13. Before parting with this case, I draw the attention of the revenue authorities to the latest decision of Jurisdictional Delhi High Court in case of Sabh Infrastructure Ltd dated 25/09/2017 in W.P.(C) 1357/2016 wherein following guidelines are given in matter of reopening under section 148:
“19. Before parting with the case, the Court would like to observe that on a routine basis, a large number of writ petitions are filed challenging the reopening of assessments by the Revenue under Sections 147 and 148 of the Act and despite numerous judgments on this issue, the same errors are repeated by the concerned Revenue authorities. In this background, the Court would like the Revenue to adhere to the following guidelines in matters of reopening of assessments:
(i) while communicating the reasons for reopening the assessment, the copy of the standard form used by the AO for obtaining the approval of the Superior Officer should itself be provided to the Assessee. This would contain the comment or endorsement of the Superior Officer with his name, designation and date. In other words, merely stating the reasons in a letter addressed by the Assessing Officer to the Assessee is to be avoided;
(ii) the reasons to believe ought to spell out all the reasons and grounds available with the AO for re-opening the assessment - especially in those cases where the first proviso to Section 147 is attracted.

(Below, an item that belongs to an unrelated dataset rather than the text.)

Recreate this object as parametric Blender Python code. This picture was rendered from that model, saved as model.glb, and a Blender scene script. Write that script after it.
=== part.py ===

The reasons to believe ought to also paraphrase any investigation report which may form the basis of the reasons and any enquiry conducted by the AO on the same and if so, the conclusions thereof;
(iii) where the reasons make a reference to another document, whether as a letter or report, such document and/ or relevant portions of such report should be enclosed along with the reasons;
(iv) the exercise of considering the Assessee’s objections to the reopening of assessment is not a mechanical ritual. It is a quasi judicial function. The order disposing of the objections should deal with each objection and give proper reasons for the conclusion. No attempt should be made to add to the reasons for reopening of the assessment beyond what has already been disclosed.”
14. It may be desirable that aforesaid guidelines which are based on well settled judicial rulings are followed in letter and spirit.
15. In the result, the appeal of the assessee is allowed.
The order is pronounced in the open court on 09.10.2017.